モスクワ芸術座の舞台でヴァシーリー・シュイスキーの役を演じるフセヴォロド・メイエルホリド

 彼は4シーズンで18の役を演じた。舞台を席巻し、アントン・チェーホフの古典的な戯曲『かもめ』や『三人姉妹』、シェイクスピアの喜劇『ヴェニスの商人』や『十二夜』など数多くの劇に出演した。

 1902年、メイエルホリドは芸術座を去り、「新演劇組合」として知られることになる自身の劇団を作った。メイエルホリドは監督から役者、興行主まで一人で何役もこなし、約100回の公演で数十の役を演じた。1902年から1905年までに彼は200ほどの劇を公演した。

 

ソビエト時代

 メイエルホリドは1917年の革命を歓迎し、役者としていち早くボリシェヴィキの党に参加した。1920年代前半、彼は自身の劇場を立ち上げて運営することを許可された。この劇場は1938年まで存続した。メイエルホリドは自身の劇団員とともに世界を回り、英国やドイツ、フランス、イタリアで公演を行った。また、メイエルホリドは映画の撮影にも挑戦し、『ドリアン・グレイの肖像』(1915年)や『強い人』(1916年)では監督と主演を務めた。

 最も称賛される共産主義の監督の一人となったメイエルホリドだったが、1934年以降、スターリンの機嫌を損うようになった。ソ連指導者は、とりわけメイエルホリドの『椿姫』の舞台が気に食わなかった。詩人セルゲイ・エセーニンの元妻を出演させたためだ。批判に対し、痛烈な毒舌で知られるジナイダ・ライフはスターリンに宛てて手紙をしたためた。彼女は、歯に衣着せず、スターリンは芸術の専門家ではないし、もしそうなりたいならメイエルホリドと話さなければならないと綴った。スターリンは返事をしなかったが、この出来事を決して忘れなかった。批判はエスカレートしていった。メイエルホリドの創作活動は間もなくソビエト人民に対して敵対的であると宣言された。先駆的な舞台監督はおそらく迫りくる問題を予見していたが、彼はまだ、自分の評判と名声、共産主義に対する忠誠心が、その先の問題から自分を守ってくれるだろうと信じていた。

イワン雷帝の役を演じるフセヴォロド・メイエルホリド

 問題はメイエルホリドが型にはまった考え方を拒んだことだった。彼は大げさな装飾を取り除き、劇の衣装デザインを簡略化し、劇場のカーテンを外した。演者の化粧も薄かった。また、彼は演技の特別な練習法を開発した。いわゆる「ビオメハニカ」(直訳は「生体力学」)で、構成主義の考え方が応用されていた。彼の考えでは、役者はその体と声の可能性を通して観客に作用しなければならなかった。メイエルホリドは演劇の伝統主義の原理から脱し、自身の実験的な演劇を幾何学的な正確さ、曲芸的な軽さ、前衛的な詩学で味付けした。彼の演劇は形式に従わず、あまりに型破りで、全体主義体制を満足させるものではなかった。形式と内容の両面における演劇の劇的な革新だった。

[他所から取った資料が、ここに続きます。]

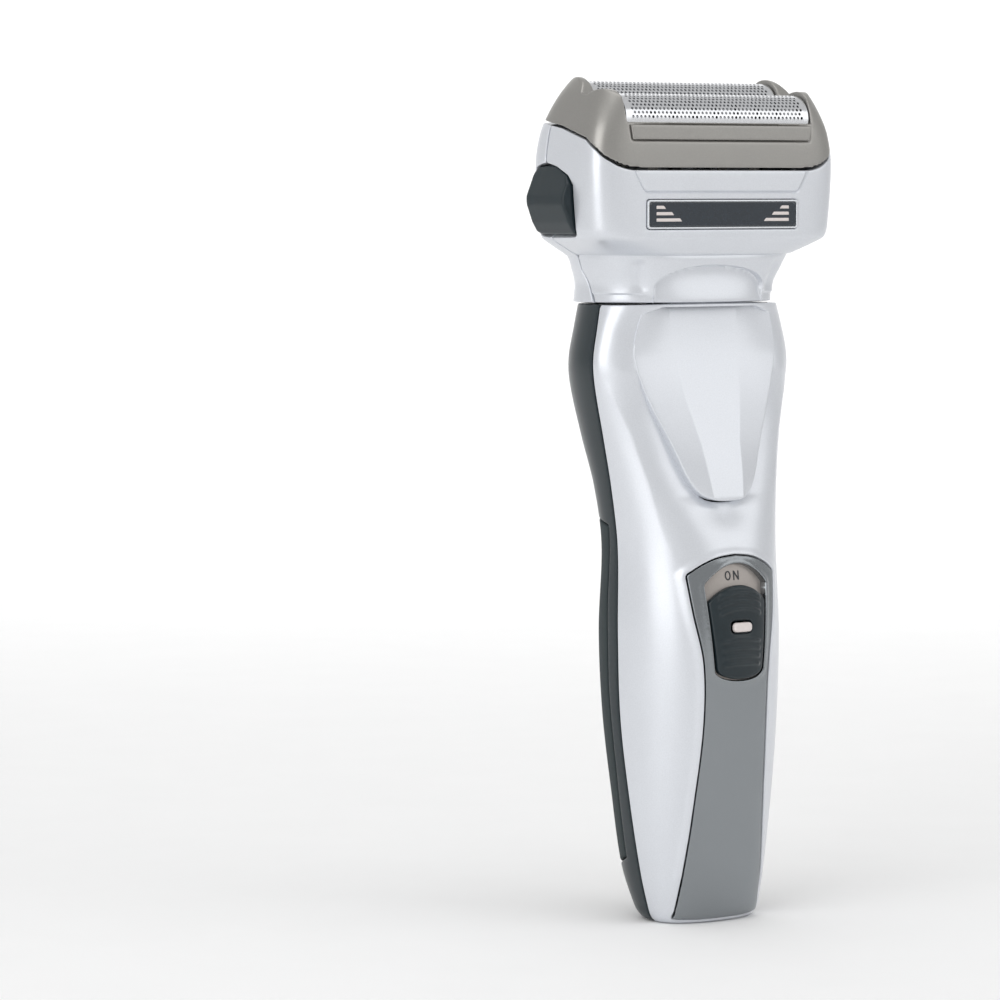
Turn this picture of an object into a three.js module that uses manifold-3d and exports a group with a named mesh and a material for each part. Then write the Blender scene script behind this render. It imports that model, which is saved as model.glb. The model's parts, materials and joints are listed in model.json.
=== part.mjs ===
// Cordless foil shaver with a pull-off head, standing on its base.
// Millimetres, +Z up, front towards -Y, origin on the flat underside of the base.
import * as THREE from 'three';
import { mergeVertices } from 'three/addons/utils/BufferGeometryUtils.js';
import Module from 'manifold-3d';

const wasm = await Module();
wasm.setup();

// ---- Driving dimensions ---------------------------------------------------------------

const GAP = 0.3;              // clearance between pieces that touch
const WALL = 2.2;             // housing wall of the handle
const HEAD_WALL = 1.8;        // housing wall of the head
const HANDLE_TOP = 119.5;     // parting plane between handle and head
const HEAD_BOTTOM = HANDLE_TOP + GAP;
const AROUND = 34;            // points around a housing section
const AROUND_INSIDE = 22;     // and around its cavity

// Handle sections: height, half width, front, back, height of the widest line in Y (the seam).
const HANDLE = [
  [0, 10.6, -10.4, 4.6, -4.2],
  [0.9, 11.7, -11.3, 5.5, -4.2],
  [2.5, 12.4, -11.9, 6.8, -4.1],
  [10, 13.7, -13.3, 10.4, -3.1],
  [25, 15.5, -15.0, 11.9, -1.7],
  [40, 16.5, -16.6, 13.8, -0.2],
  [56, 16.9, -17.0, 14.8, 0.1],
  [73, 17.0, -15.0, 13.2, 0.1],
  [84, 18.4, -12.5, 14.4, 0.2],
  [94, 20.2, -10.0, 17.8, 0.4],
  [104, 22.3, -7.8, 19.8, 0.3],
  [109, 22.8, -7.0, 19.6, 0.1],
  [115, 21.6, -7.2, 19.0, 0.5],
  [HANDLE_TOP, 20.3, -8.0, 18.8, 1.3],
];
const FRONT_POWER = 2.3;      // superellipse powers of the handle's front and rear halves
const REAR_POWER = 2.6;

// Head sections: height, half width, front, back, superellipse power.
const HEAD = [
  [HEAD_BOTTOM, 20.3, -8.0, 18.8, 2.6],
  [123.5, 20.1, -8.0, 18.0, 2.8],
  [126.5, 21.0, -8.3, 17.0, 3.2],
  [128.5, 21.6, -8.6, 16.6, 3.6],
  [129.0, 22.1, -8.8, 16.5, 3.9],
  [131.8, 27.1, -10.8, 14.9, 5.6],
  [132.4, 27.7, -11.0, 14.7, 6.0],
  [134.2, 28.2, -11.0, 14.5, 6.5],
  [146, 28.9, -11.0, 14.4, 7.0],
  [152, 28.2, -10.9, 14.2, 6.5],
  [156, 26.9, -10.5, 13.6, 5.6],
  [160, 25.0, -9.6, 12.6, 4.6],
  [163.4, 22.6, -8.4, 11.4, 3.8],
];
const HEAD_SEAM = 7;          // Y of the joint between front and rear housings of the head
const NECK_SEAM = 3;          // Y of the same joint at the foot of the neck

// Upper edge of the head housings seen from the side, as Y and height.
const HEAD_RIM = [
  [-14, 145.2],
  [-10.8, 145.2],
  [-10, 146.8],
  [-8.4, 148.8],
  [-5.5, 150.9],
  [3, 153.2],
  [10, 154.3],
  [18, 154.8],
];

// Foils: two arched sheets along X, the rear one higher because the head leans forward.
const FOIL_HALF_LENGTH = 21.6;
const FOIL_RADIUS = 4.8;
const FOIL_THICKNESS = 0.35;
const FRONT_FOIL = { y: -4.6, z: 154.9 };
const REAR_FOIL = { y: 5.7, z: 157.4 };
const CHEEK_RADIUS = 5.6;
const CUTTER_RADIUS = 4.0;
const CUTTER_HALF_LENGTH = 19.8;
const CARRIER_DROP = 5.6;     // from the centre line of a foil down to its cutter's carrier
const SLIDER_TOP = 144.6;     // upper face of the oscillating bar under the cutters
const OSCILLATION = 1;        // half stroke of the cutters
const FLOAT = 1;              // travel of a cutter on its spring

// Drive train in the handle.
const SHAFT_Y = 6;            // the motor axis lies behind the handle's centre
const MOTOR = { radius: 10.2, flat: 7.4, bottom: 90, top: 112 };
const SHAFT_RADIUS = 1;
const CRANK_PIN_RADIUS = 0.9;
const DRIVE_HOLE_RADIUS = 5.2;
const CELL = { radius: 5.25, x: 5.6, y: 3.6, bottom: 24, top: 67.4, cap: 1 };
const BOARD = { halfWidth: 8.5, front: -7.6, back: -6.2, bottom: 15, top: 74 };
const CHASSIS = { front: -3.5, back: -2, bottom: 14, top: 79 };
const BOSS = { x: 11.4, z: 74, radius: 2.3, bore: 1.1 };
const SOCKET = { halfWidth: 3.3, front: -8.4, back: -5.2, wall: 0.7 };

// Head: light window in the front, release buttons in the sides.
const WINDOW = { halfWidth: 17.8, bottom: 134, top: 139.5, back: -10.3, bezel: 0.8 };
const RELEASE = { front: -1.8, back: 11.6, bottom: 132.6, top: 146.4, springZ: 139.5 };

// Switch panel on the handle's front, as X and height, right half from the peak down.
const PANEL_EDGE = [
  [0, 71.6],
  [4, 71.1],
  [7.4, 69.8],
  [10.2, 68],
  [9.2, 60],
  [7.6, 51],
  [7.3, 39],
  [8.3, 21],
  [9.1, 11],
  [9.8, 1.8],
];
const PANEL_DEPTH = 1.2;
const SLOT = { halfWidth: 7.2, top: 70, bottom: 47.6, shoulder: 66.2 };
const BUTTON = { halfWidth: 6.65, top: 65.9, bottom: 47.9, shoulder: 62.8, proud: 1.1 };
const LENS = { halfWidth: 2.1, bottom: 57, top: 58.8, face: -18.1, back: -17.7 };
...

 メイエルホリドの劇場が閉鎖されると、彼に寛大な救いの手を差し伸べたのが、他ならぬコンスタンチン・スタニスラフスキー(あるオペラ劇場のトップだった)で、フセヴォロドを助手として招き入れた。メイエルホリドはスタニスラフスキーの「システム」と「自然主義」を激しく批判していたが、一年近く彼の劇場を主導した。メイエルホリドの面倒を見ることはスタニスラフスキーの宿願だった。「彼は劇場で唯一の私の後継者だ」。

 

悲劇的な最期

 1939年の夏の盛り、メイエルホリドはレニングラードのアパートで逮捕され、モスクワのルビャンカの拘置所に連行された。「私はうつ伏せにされた。彼らは私の足の裏と背中をゴム紐で打った。彼らは私を椅子に座らせ、上から私の足を打った」と彼は人民委員会議の議長ヴャチェスラフ・モロトフに宛てた手紙に綴っている。

 演劇監督はトロツキー支持者として晒し上げられた(ソ連の創設者の一人レフ・トロツキーはスターリンの政敵で、当時は亡命してメキシコにいたが、その後の1940年、ピッケルで武装したスターリン支持者によって暗殺された)。さらに、メイエルホリドは日本の情報機関に協力してスパイ活動を行っていると疑われた。拷問を受けた彼は罪を認めざるを得なかった。

 しかし、全体主義体制の魔の手はさらに伸びていった。「社会主義リアリズム」のルールは演劇だけでなく、日常にも適用されたからだ。逮捕から3週間後、何者かが彼のアパートに押し入って妻のジナイダを刃物で残忍に刺した。彼女は致命傷を受けて死亡した。一方のメイエルホリドは死刑判決を受けて1940年に銃殺され、遺体は火葬されてモスクワのドンスコエ墓地の墓標のない集団墓地に埋められた。共産主義に対する信念を捨てることを拒んだ男は、1955年に名誉を回復された。